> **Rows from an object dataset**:
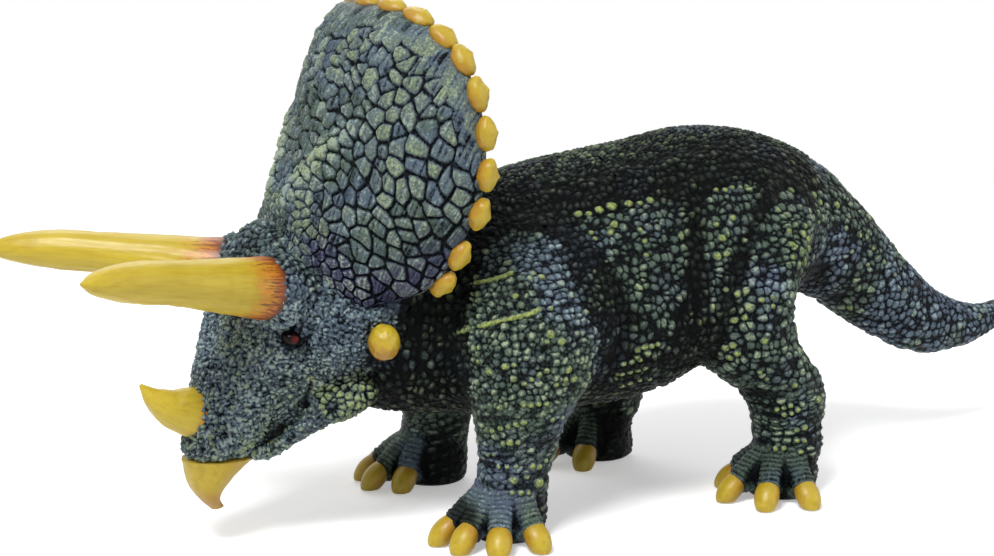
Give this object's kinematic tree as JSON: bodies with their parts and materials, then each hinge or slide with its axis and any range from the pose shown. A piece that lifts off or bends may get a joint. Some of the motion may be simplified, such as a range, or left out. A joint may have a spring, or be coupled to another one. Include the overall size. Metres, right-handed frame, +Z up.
{
  "type": "toy dinosaur figure",
  "caption": "Walking horned dinosaur figure with a tall studded neck frill, hooked beak, lowered head and a tail that curves up at its tip, moulded in hand-painted soft plastic.",
  "frame": {"origin": "centre of the figure's box at the level of its soles", "axes": "+Z up, the head and horns point along -X and the tail along +X, the animal's left side is -Y"},
  "size_m": [0.3144, 0.0928, 0.1396],
  "materials": {
    "painted_skin": "satin hand-painted soft plastic, dark slate with green-yellow dry brushing",
    "ochre_horn": "satin ochre paint with orange shading",
    "eye_gloss": "gloss lacquer"
  },
  "bodies": {
    "root": {"beak": "ochre_horn", "brow_horn_left": "ochre_horn", "brow_horn_right": "ochre_horn", "cheek_horn_left": "ochre_horn", "cheek_horn_right": "ochre_horn", "eye_left": "eye_gloss", "eye_right": "eye_gloss", "frill_shield": "painted_skin", "front_left_leg": "painted_skin", "front_right_leg": "painted_skin", "head": "painted_skin", "lower_jaw": "painted_skin", "nose_horn": "ochre_horn", "rear_left_leg": "painted_skin", "rear_right_leg": "painted_skin", "tail": "painted_skin", "trunk": "painted_skin"}
  },
  "joints": []
}
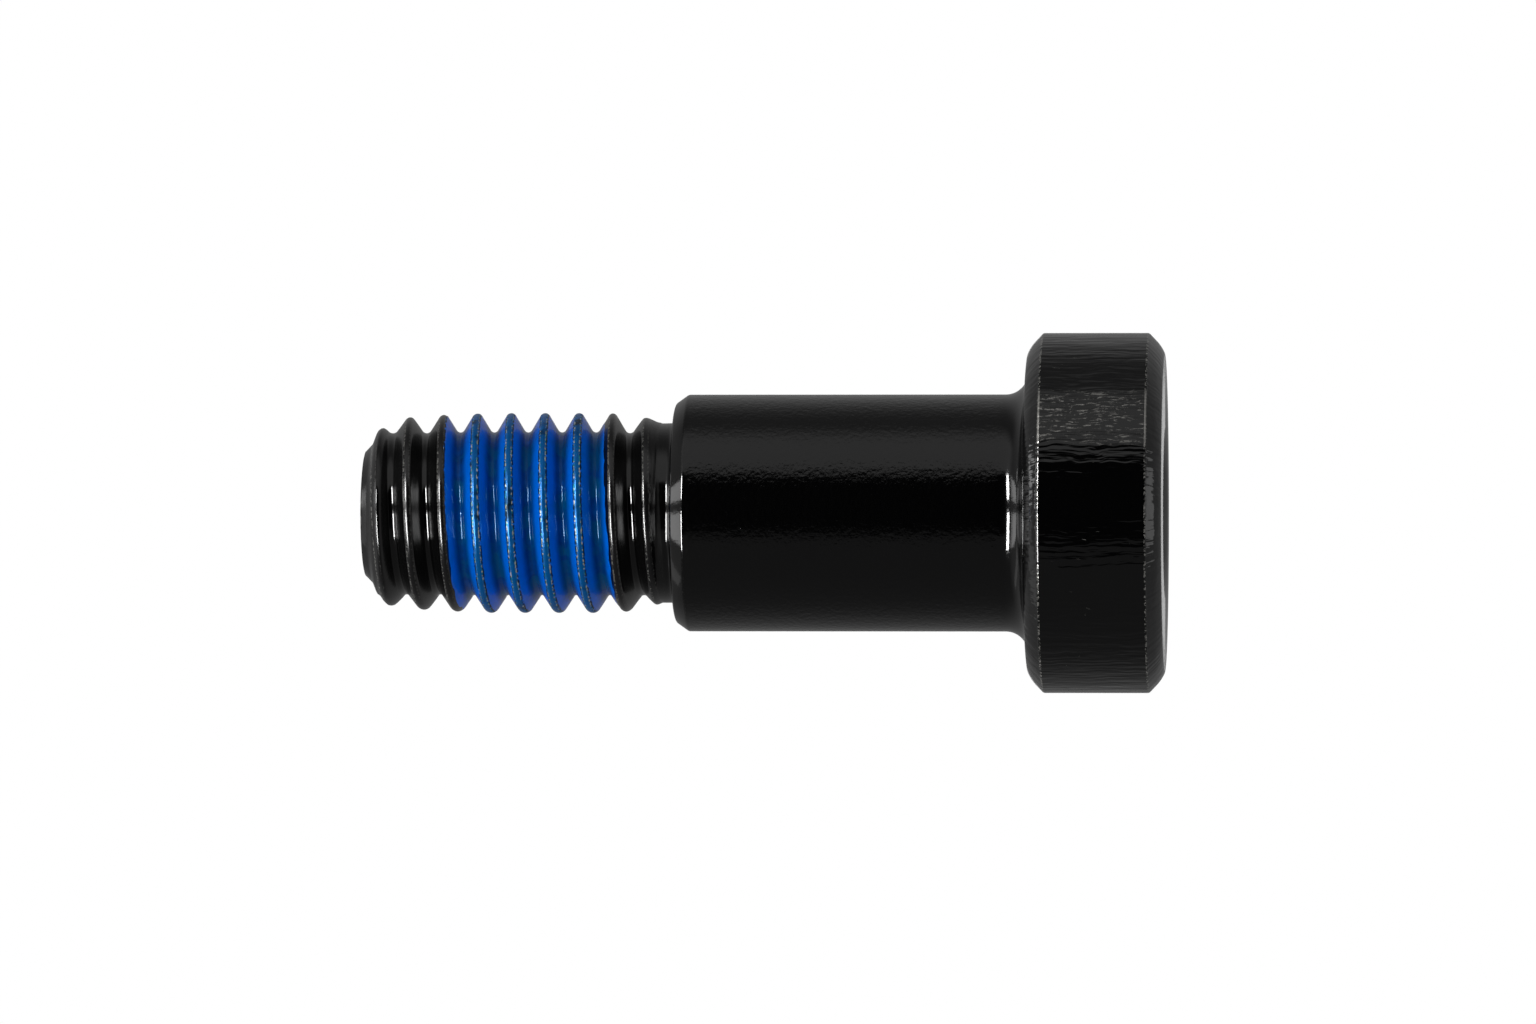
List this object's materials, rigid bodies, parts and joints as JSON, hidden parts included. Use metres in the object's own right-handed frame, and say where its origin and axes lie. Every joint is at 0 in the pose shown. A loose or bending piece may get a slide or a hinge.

> **To do**:
Write the material out exactly, with nothing left out.

> **Completed task**:
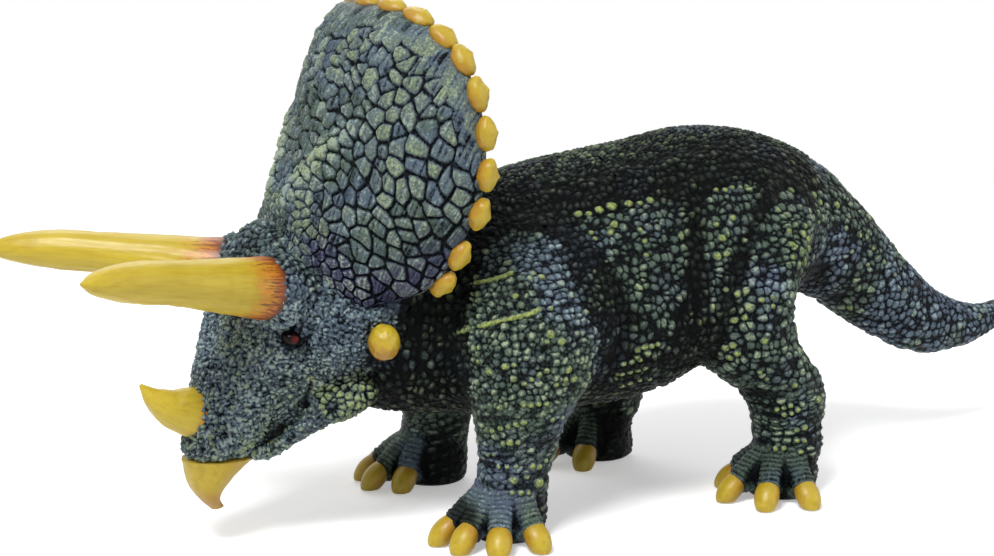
Give this object's kinematic tree as JSON: bodies with their parts and materials, then each hinge or slide with its axis and any range from the pose shown. A piece that lifts off or bends may get a joint. Some of the motion may be simplified, such as a range, or left out. A joint may have a spring, or be coupled to another one. Include the overall size. Metres, right-handed frame, +Z up.
{
  "type": "toy dinosaur figure",
  "caption": "Walking horned dinosaur figure with a tall studded neck frill, hooked beak, lowered head and a tail that curves up at its tip, moulded in hand-painted soft plastic.",
  "frame": {"origin": "centre of the figure's box at the level of its soles", "axes": "+Z up, the head and horns point along -X and the tail along +X, the animal's left side is -Y"},
  "size_m": [0.3144, 0.0928, 0.1396],
  "materials": {
    "painted_skin": "satin hand-painted soft plastic, dark slate with green-yellow dry brushing",
    "ochre_horn": "satin ochre paint with orange shading",
    "eye_gloss": "gloss lacquer"
  },
  "bodies": {
    "root": {"beak": "ochre_horn", "brow_horn_left": "ochre_horn", "brow_horn_right": "ochre_horn", "cheek_horn_left": "ochre_horn", "cheek_horn_right": "ochre_horn", "eye_left": "eye_gloss", "eye_right": "eye_gloss", "frill_shield": "painted_skin", "front_left_leg": "painted_skin", "front_right_leg": "painted_skin", "head": "painted_skin", "lower_jaw": "painted_skin", "nose_horn": "ochre_horn", "rear_left_leg": "painted_skin", "rear_right_leg": "painted_skin", "tail": "painted_skin", "trunk": "painted_skin"}
  },
  "joints": []
}
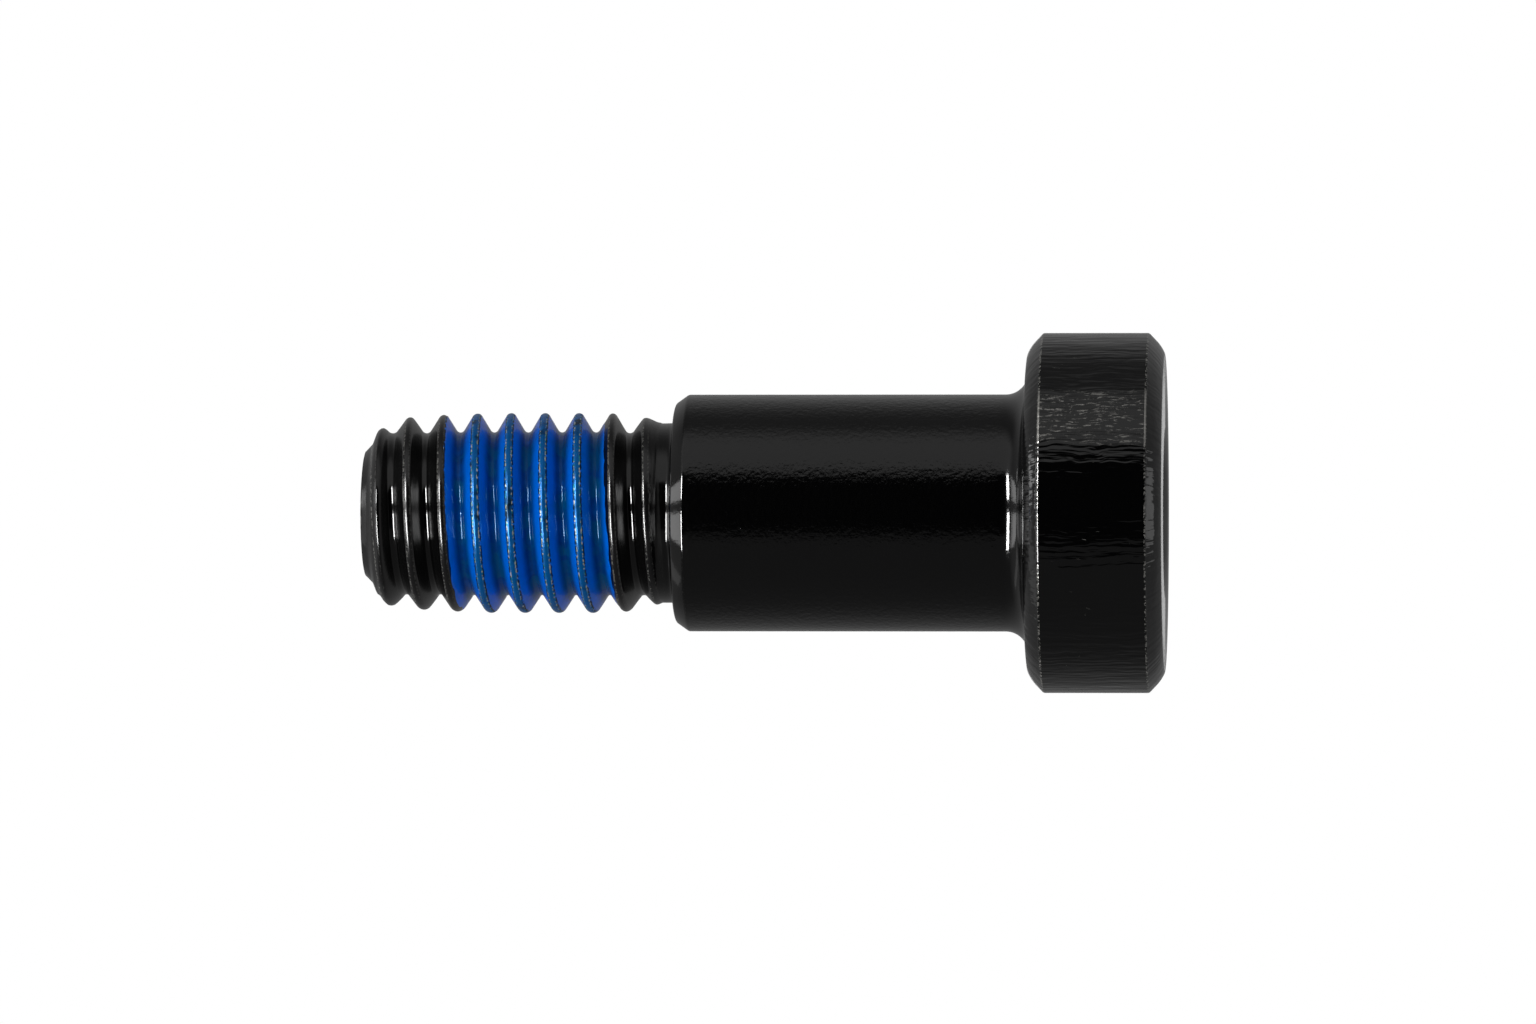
List this object's materials, rigid bodies, parts and joints as JSON, hidden parts included. Use metres in the object's own right-handed frame, and say where its origin and axes lie. Every joint is at 0 in the pose shown. A loose or bending piece may get a slide or a hinge.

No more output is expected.